PostgreSQL – How to Query Results from a Huge Database

countdistinctperformancepostgresqlpostgresql-performance

I am trying to query a few tables in a 125GB Postgres database. I find a hard time getting the results back quickly!

Even to find unique rows of a column it takes more than 10 minutes. Either I use a command line or tool like PHPMyAdmin to fire the query the wait time remains the same.

For example:

SELECT COUNT (DISTINCT column_name) FROM table_name;

I am worried that if use joins operations on these tables this wait time will increase significantly and will be more painful.

Could anyone suggest what could be a possible solution to get the statistics back quickly?

Best Answer

SELECT COUNT (DISTINCT column_name) FROM table_name;

The part of the PostgreSQL code that implements "COUNT(DISTINCT...)" is quite old and hasn't had much performance work done on it recently. It can't take advantage of either parallel processing, or hash tables, for example. You could rewrite with a subquery to possibly take advantage of some newer techniques:

select count(*) from 
    (select distinct column_name from table_name where column_name is not null) as foo

But still, this is not as trivial a task as you seem to think it is. It is a hard task and may take a long time when fed huge amounts of data.

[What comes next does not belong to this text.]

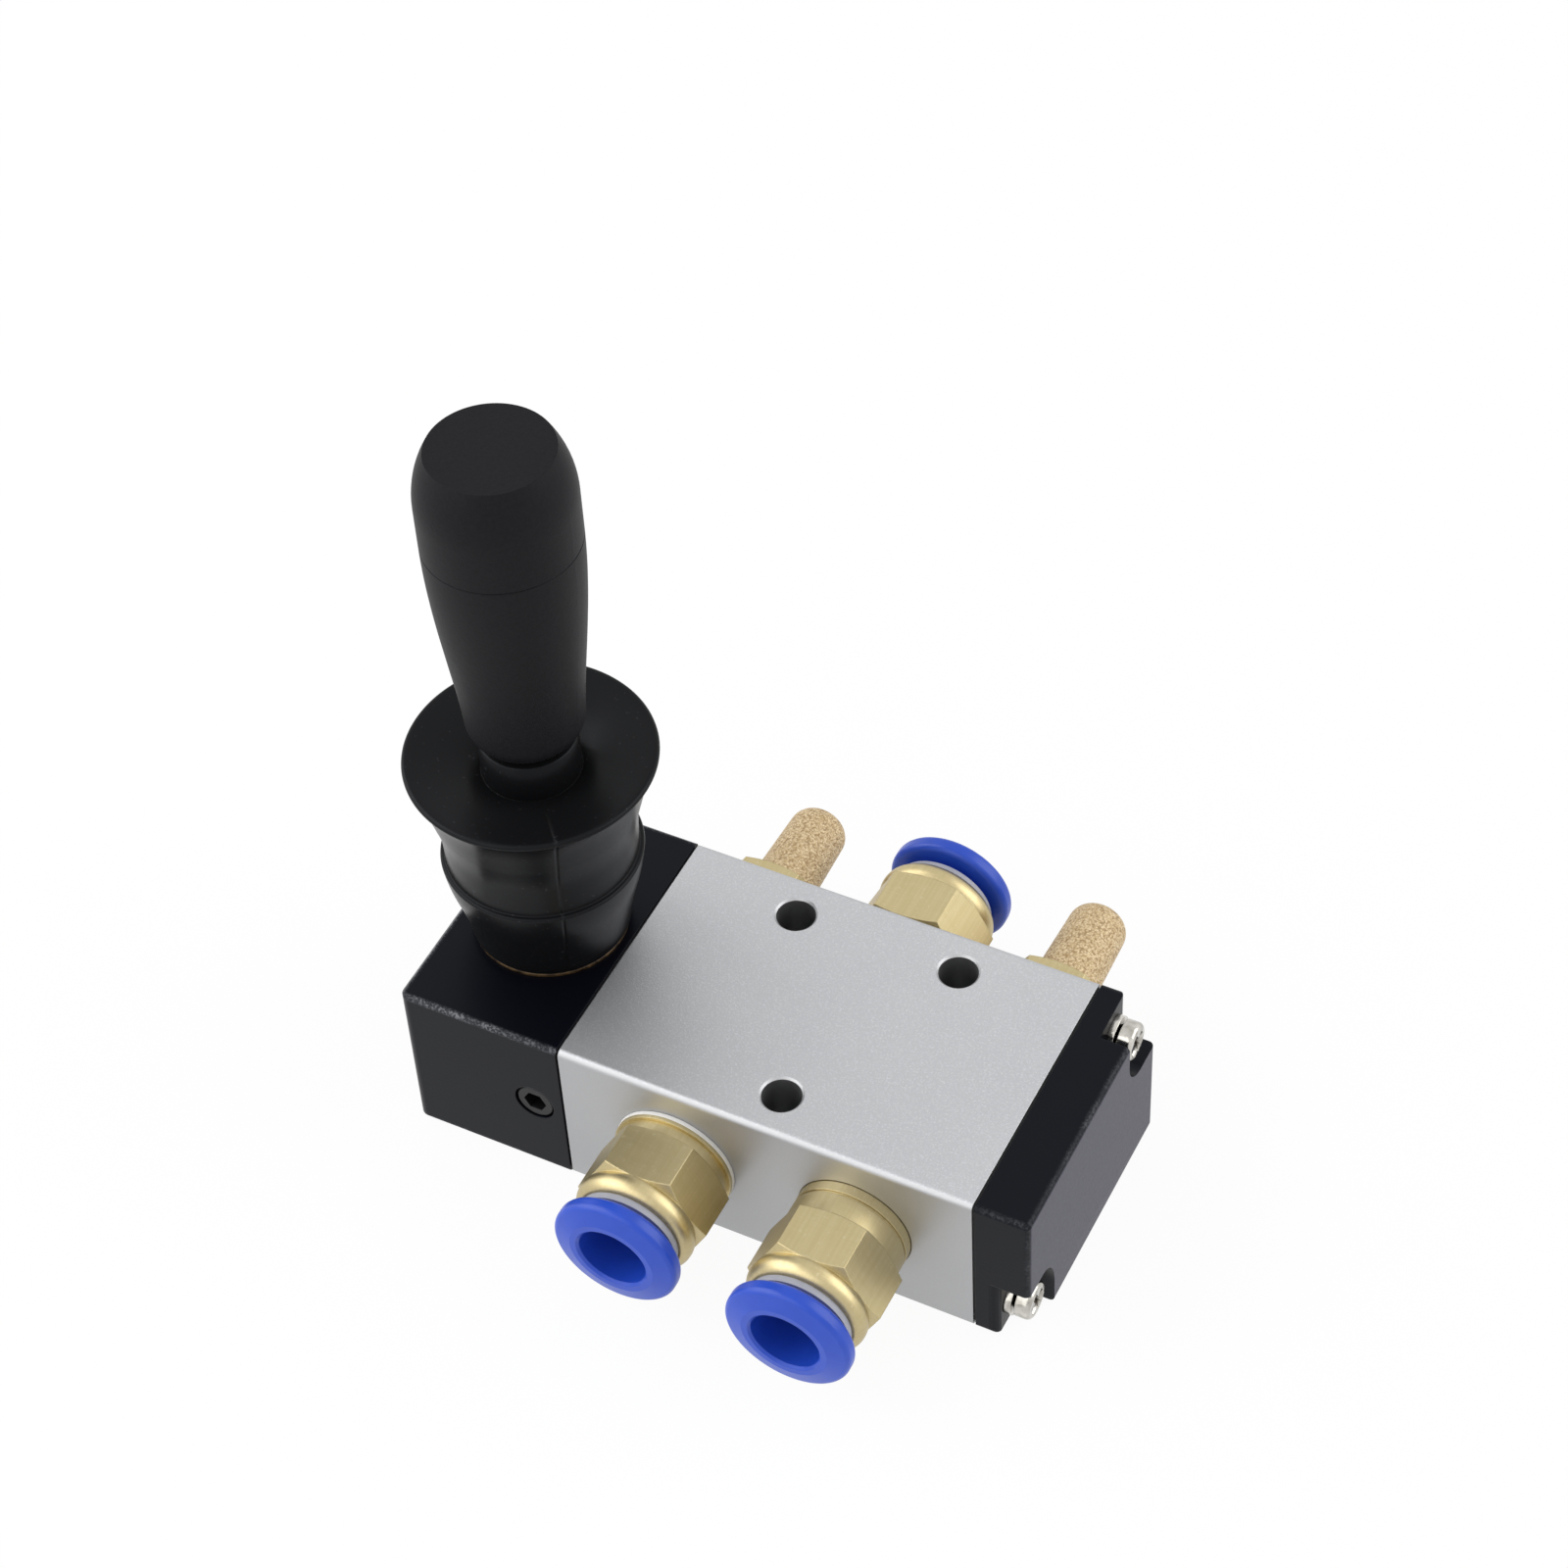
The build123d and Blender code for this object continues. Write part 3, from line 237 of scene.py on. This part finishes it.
blasted, place = new_finish("blasted aluminium")
grit = noise(place, 4400, 2.0, 0.75)
cloud = noise(place, 70, 4.0)
facing = Wire(place.socket.node.outputs["Normal"])
upright = facing.node("SeparateXYZ", sockets={0: facing}, output=2)
upright = place.maths("ABSOLUTE", upright)
top_side = ramp(upright, 0.8, 0.95)
side_tone = mix((0.44, 0.445, 0.455), (0.49, 0.493, 0.50), cloud)
top_tone = mix((0.47, 0.478, 0.495), (0.52, 0.527, 0.54), cloud)
plain = mix(side_tone, top_tone, top_side)
# Painted highlight: light specks are mixed into the base colour as glints, stronger on the top
# face.
painted_glint = ramp(grit, 0.50, 0.70) * (0.12 + 0.30 * top_side)
# Painted shade: upright walls that lie inside the block's front and back faces, such as the bores'
# walls, are darkened in the base colour.
under_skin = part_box("valve_body")[1][1] - SKIN
across = place.maths("ABSOLUTE", place.node("SeparateXYZ", sockets={0: place}, output=1))
bore_shade_mask = (1 - ramp(across, under_skin - SKIN_FADE, under_skin)) * (1 - ramp(upright, 0.2, 0.4))
painted_glint_colour = mix(plain, (0.74, 0.75, 0.77), painted_glint)
shade(
    blasted,
    Base_Color=mix(painted_glint_colour, (0.06, 0.06, 0.062), BORE_PAINTED_SHADE * bore_shade_mask),
    Metallic=1.0,
    Roughness=0.47 - 0.03 * top_side + 0.08 * grit,
    Normal=bumped(grit * (0.2 + 0.8 * top_side), 0.000022),
)
dress("valve_body", blasted)


# Gaskets: sheets of black rubber that seal the spool's bore at both ends of the block. The end
# pieces' screws clamp them.
sheet_rubber, place = new_finish("sheet rubber")
sheet_tone = mix((0.01, 0.01, 0.01), (0.03, 0.03, 0.03), noise(place, 900))
shade(sheet_rubber, Base_Color=sheet_tone, Roughness=0.75)
dress("housing_gasket", sheet_rubber)
dress("cover_gasket", sheet_rubber)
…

I am worried that if use joins operations on these tables this wait time will increase significantly and will be more painful.

Don't invent things to worry about. The performance of a COUNT(DISTINCT...) tells you very little about the performance of a JOIN. Write the query you want, and then worry about optimizing that query, not some other query that has little to do with the one you want.

It can make sense to simplify a query to see how long component parts of it might take. But COUNT(DISTINCT...) is unlikely to be such a simplifying component part.